Apart from all other considerations, it is, indeed, difficult to account for the most wonderful depression of the bed of the Dead Sea, to the depth now ascertained, without a convulsion thus extensive and terrible, and all the signs of which are still exhibited on the spot. As it satisfactorily answers all the objections which we have indicated, it best agrees with the Scriptural statement; and here, therefore, also, as in all other cases, the more precise and certain our discoveries become, the more they are found to be in unison with the Scriptural accounts.

Many collateral corroborations of this conclusion, are set forth by Lieut. Lynch in his book. Note: Narrative of the United States’ Expedition to the river Jordan and the Dead Sea, 1849. Of these, there is but one we can here mention, which is, that the mountains around the sea are older than the sea itself; or, in other words, that their relative levels have not always been the same that they are now. A most important fact, quite obvious where it exists to such as know how to observe the appearances of nature.

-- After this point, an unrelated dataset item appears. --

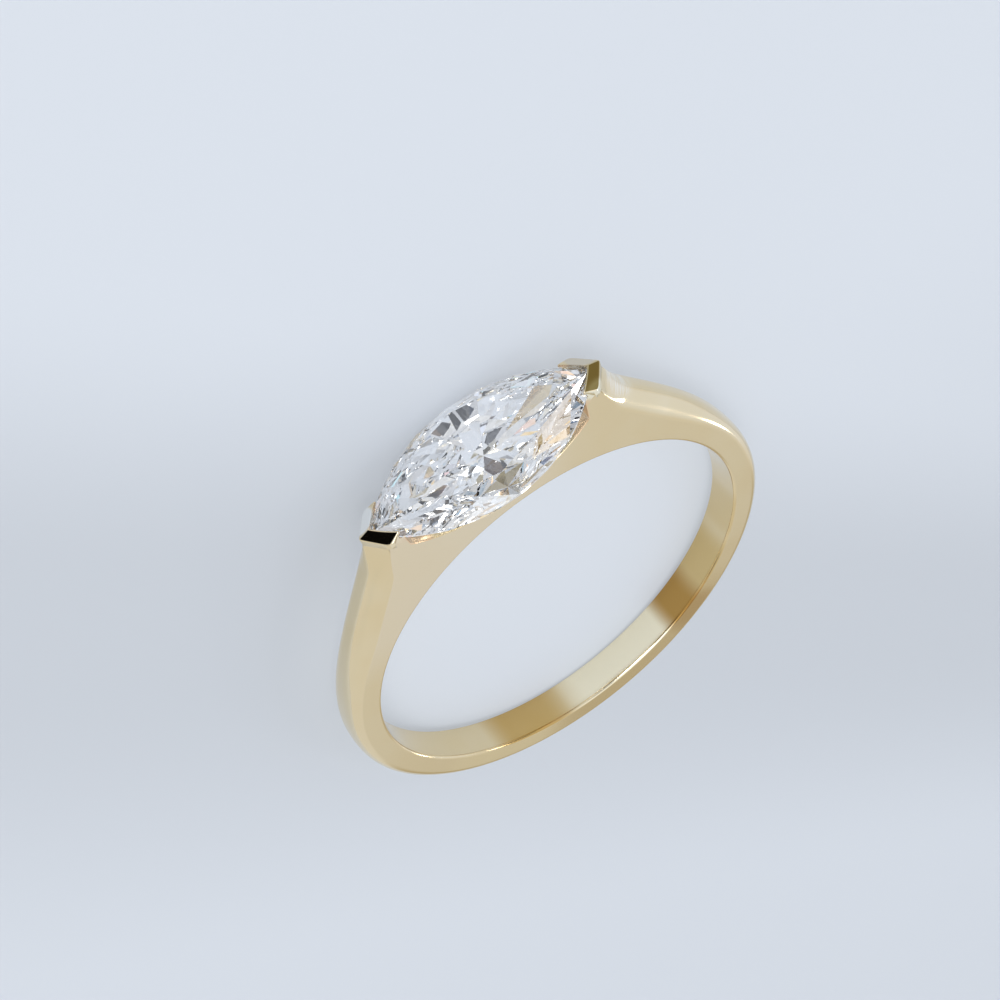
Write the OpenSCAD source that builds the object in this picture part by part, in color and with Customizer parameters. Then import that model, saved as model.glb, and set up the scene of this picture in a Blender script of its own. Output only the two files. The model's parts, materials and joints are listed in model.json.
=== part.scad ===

The writer concludes his account with these important words—“We entered upon the sea with conflicting opinions. One of the party was skeptical, Note: So the Americans invariably spell “sceptical”—and the alteration is an improvement in the eyes of those who regard the analogy of language. and another, I think, a professed unbeliever of the Mosaical account. After twenty-two days’ close investigation, if I am not mistaken, we were unanimous in the conviction of the truth of the Scriptural account of the destruction of the Cities of the Plain.”